▸ Exercise task
Using the listing below, please gather every line containing the word "parts".

───── Supplied data

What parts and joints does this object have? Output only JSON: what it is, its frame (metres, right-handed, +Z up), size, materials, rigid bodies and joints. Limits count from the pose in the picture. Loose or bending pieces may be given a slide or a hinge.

──────────
───── Supplied data

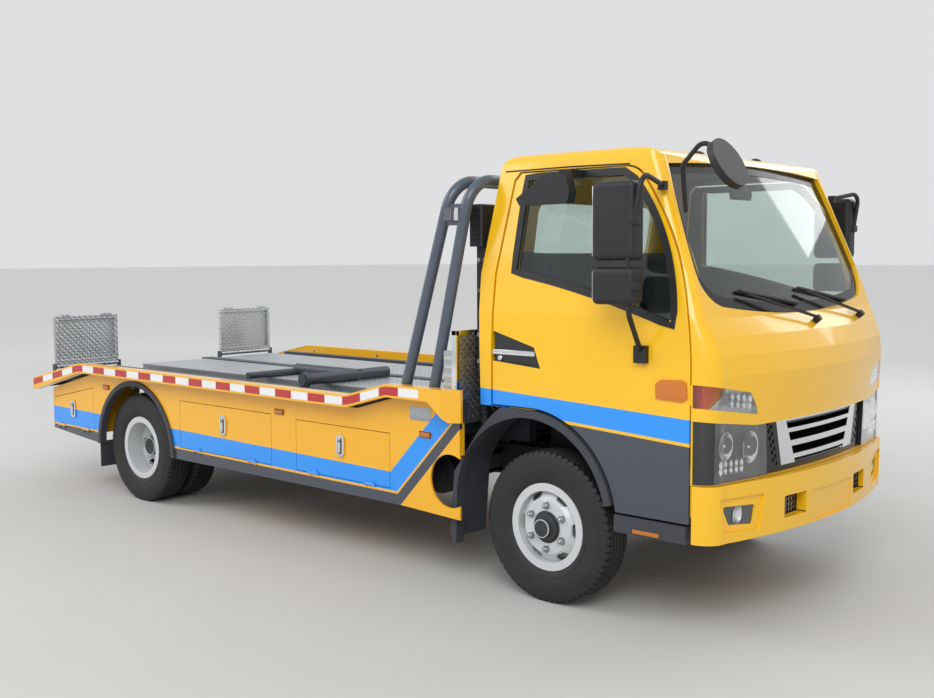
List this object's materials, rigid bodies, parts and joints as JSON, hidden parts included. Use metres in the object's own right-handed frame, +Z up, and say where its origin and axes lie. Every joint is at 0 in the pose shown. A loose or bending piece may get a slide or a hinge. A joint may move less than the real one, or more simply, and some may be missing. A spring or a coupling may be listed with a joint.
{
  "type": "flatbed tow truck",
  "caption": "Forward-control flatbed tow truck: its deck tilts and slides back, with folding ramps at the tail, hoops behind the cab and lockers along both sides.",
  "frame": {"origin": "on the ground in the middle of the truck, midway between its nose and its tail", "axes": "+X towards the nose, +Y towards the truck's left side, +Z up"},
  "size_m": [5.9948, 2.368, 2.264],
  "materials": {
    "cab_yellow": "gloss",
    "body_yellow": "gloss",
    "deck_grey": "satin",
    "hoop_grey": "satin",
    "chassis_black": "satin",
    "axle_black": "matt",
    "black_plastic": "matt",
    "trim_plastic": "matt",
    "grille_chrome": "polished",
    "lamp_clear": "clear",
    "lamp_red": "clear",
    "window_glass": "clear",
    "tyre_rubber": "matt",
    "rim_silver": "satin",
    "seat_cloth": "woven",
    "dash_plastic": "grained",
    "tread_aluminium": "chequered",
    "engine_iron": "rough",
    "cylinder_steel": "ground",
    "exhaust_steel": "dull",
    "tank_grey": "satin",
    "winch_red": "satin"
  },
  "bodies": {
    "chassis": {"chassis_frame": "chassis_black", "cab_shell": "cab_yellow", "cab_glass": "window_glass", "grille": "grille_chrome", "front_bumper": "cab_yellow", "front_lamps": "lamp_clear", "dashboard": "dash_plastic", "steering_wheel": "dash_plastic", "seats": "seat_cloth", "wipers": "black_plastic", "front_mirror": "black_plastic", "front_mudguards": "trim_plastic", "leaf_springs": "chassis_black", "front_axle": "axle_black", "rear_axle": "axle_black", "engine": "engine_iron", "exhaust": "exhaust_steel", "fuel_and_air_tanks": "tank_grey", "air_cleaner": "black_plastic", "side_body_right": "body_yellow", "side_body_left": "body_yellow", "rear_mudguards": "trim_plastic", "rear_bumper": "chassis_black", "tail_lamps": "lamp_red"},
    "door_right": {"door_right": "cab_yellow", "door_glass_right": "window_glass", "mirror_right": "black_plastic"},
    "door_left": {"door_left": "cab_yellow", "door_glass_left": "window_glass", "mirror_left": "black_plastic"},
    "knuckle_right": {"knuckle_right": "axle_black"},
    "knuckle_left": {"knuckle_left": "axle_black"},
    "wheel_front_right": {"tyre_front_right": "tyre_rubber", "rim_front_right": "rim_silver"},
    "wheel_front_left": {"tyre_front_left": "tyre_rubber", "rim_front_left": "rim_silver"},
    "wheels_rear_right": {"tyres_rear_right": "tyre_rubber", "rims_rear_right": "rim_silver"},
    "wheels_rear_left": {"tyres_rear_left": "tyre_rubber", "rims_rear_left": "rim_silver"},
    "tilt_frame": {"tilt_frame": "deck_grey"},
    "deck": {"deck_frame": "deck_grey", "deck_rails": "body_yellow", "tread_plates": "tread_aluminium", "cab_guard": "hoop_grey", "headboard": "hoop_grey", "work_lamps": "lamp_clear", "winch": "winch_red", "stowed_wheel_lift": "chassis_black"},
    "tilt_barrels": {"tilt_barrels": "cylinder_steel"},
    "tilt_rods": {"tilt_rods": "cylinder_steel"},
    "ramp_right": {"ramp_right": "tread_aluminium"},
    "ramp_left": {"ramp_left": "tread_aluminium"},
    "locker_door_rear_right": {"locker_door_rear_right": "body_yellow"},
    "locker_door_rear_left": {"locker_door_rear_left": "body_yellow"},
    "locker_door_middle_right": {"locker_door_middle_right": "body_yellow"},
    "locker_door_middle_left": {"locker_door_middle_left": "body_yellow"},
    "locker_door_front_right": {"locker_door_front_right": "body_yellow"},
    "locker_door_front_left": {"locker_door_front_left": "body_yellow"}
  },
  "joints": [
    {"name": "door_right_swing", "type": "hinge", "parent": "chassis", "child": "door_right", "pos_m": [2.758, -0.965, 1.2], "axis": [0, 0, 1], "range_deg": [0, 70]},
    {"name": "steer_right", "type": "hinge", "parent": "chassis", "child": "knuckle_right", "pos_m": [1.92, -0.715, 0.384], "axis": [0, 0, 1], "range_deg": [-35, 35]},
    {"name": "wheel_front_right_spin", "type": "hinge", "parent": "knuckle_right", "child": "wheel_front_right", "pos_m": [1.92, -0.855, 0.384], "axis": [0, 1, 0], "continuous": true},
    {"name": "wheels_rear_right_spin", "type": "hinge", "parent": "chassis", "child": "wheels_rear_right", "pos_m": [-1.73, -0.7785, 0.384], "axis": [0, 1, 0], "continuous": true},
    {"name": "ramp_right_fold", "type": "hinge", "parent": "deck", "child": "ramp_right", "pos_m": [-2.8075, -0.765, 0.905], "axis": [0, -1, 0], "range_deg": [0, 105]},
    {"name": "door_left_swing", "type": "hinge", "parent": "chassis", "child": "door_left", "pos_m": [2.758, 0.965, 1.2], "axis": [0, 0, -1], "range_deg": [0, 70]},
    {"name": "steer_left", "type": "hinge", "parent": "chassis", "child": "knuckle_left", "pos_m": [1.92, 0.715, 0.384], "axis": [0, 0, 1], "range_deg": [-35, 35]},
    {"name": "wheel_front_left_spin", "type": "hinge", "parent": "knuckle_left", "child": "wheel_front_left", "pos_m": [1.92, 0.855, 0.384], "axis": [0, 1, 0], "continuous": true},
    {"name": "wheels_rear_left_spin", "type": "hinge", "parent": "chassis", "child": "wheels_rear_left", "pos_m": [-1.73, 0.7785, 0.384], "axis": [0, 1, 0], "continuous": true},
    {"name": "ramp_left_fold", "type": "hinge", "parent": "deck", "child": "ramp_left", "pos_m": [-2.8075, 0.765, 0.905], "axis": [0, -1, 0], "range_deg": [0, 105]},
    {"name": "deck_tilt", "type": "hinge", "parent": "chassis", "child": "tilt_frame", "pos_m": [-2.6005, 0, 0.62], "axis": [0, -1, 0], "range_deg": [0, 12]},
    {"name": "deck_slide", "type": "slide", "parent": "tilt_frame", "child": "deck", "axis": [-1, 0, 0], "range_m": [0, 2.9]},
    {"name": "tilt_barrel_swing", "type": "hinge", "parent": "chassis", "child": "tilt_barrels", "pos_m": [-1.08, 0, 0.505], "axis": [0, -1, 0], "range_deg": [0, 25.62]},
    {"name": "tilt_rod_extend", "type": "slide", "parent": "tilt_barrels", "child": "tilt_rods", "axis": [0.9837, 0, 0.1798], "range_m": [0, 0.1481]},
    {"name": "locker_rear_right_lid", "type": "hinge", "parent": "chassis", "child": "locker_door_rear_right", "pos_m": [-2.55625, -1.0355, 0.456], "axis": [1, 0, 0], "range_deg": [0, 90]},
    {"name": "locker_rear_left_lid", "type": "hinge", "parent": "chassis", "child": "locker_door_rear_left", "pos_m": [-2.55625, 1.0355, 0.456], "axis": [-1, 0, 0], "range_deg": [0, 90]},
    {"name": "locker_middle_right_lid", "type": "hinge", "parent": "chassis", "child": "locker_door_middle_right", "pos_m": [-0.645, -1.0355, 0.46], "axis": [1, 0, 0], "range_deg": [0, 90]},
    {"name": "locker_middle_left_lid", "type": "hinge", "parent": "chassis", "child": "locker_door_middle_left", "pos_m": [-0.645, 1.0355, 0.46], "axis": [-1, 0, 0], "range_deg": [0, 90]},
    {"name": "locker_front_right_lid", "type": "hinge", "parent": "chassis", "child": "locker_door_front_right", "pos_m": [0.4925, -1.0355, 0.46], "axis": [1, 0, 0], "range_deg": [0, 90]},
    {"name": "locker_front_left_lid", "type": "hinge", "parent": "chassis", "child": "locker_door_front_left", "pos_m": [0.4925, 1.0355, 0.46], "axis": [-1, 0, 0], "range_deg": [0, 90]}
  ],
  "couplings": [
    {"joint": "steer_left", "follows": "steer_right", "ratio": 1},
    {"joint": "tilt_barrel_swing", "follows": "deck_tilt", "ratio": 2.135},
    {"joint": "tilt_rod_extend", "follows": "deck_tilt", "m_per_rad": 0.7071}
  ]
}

──────────

▸ Task output
What parts and joints does this object have? Output only JSON: what it is, its frame (metres, right-handed, +Z up), size, materials, rigid bodies and joints. Limits count from the pose in the picture. Loose or bending pieces may be given a slide or a hinge.
List this object's materials, rigid bodies, parts and joints as JSON, hidden parts included. Use metres in the object's own right-handed frame, +Z up, and say where its origin and axes lie. Every joint is at 0 in the pose shown. A loose or bending piece may get a slide or a hinge. A joint may move less than the real one, or more simply, and some may be missing. A spring or a coupling may be listed with a joint.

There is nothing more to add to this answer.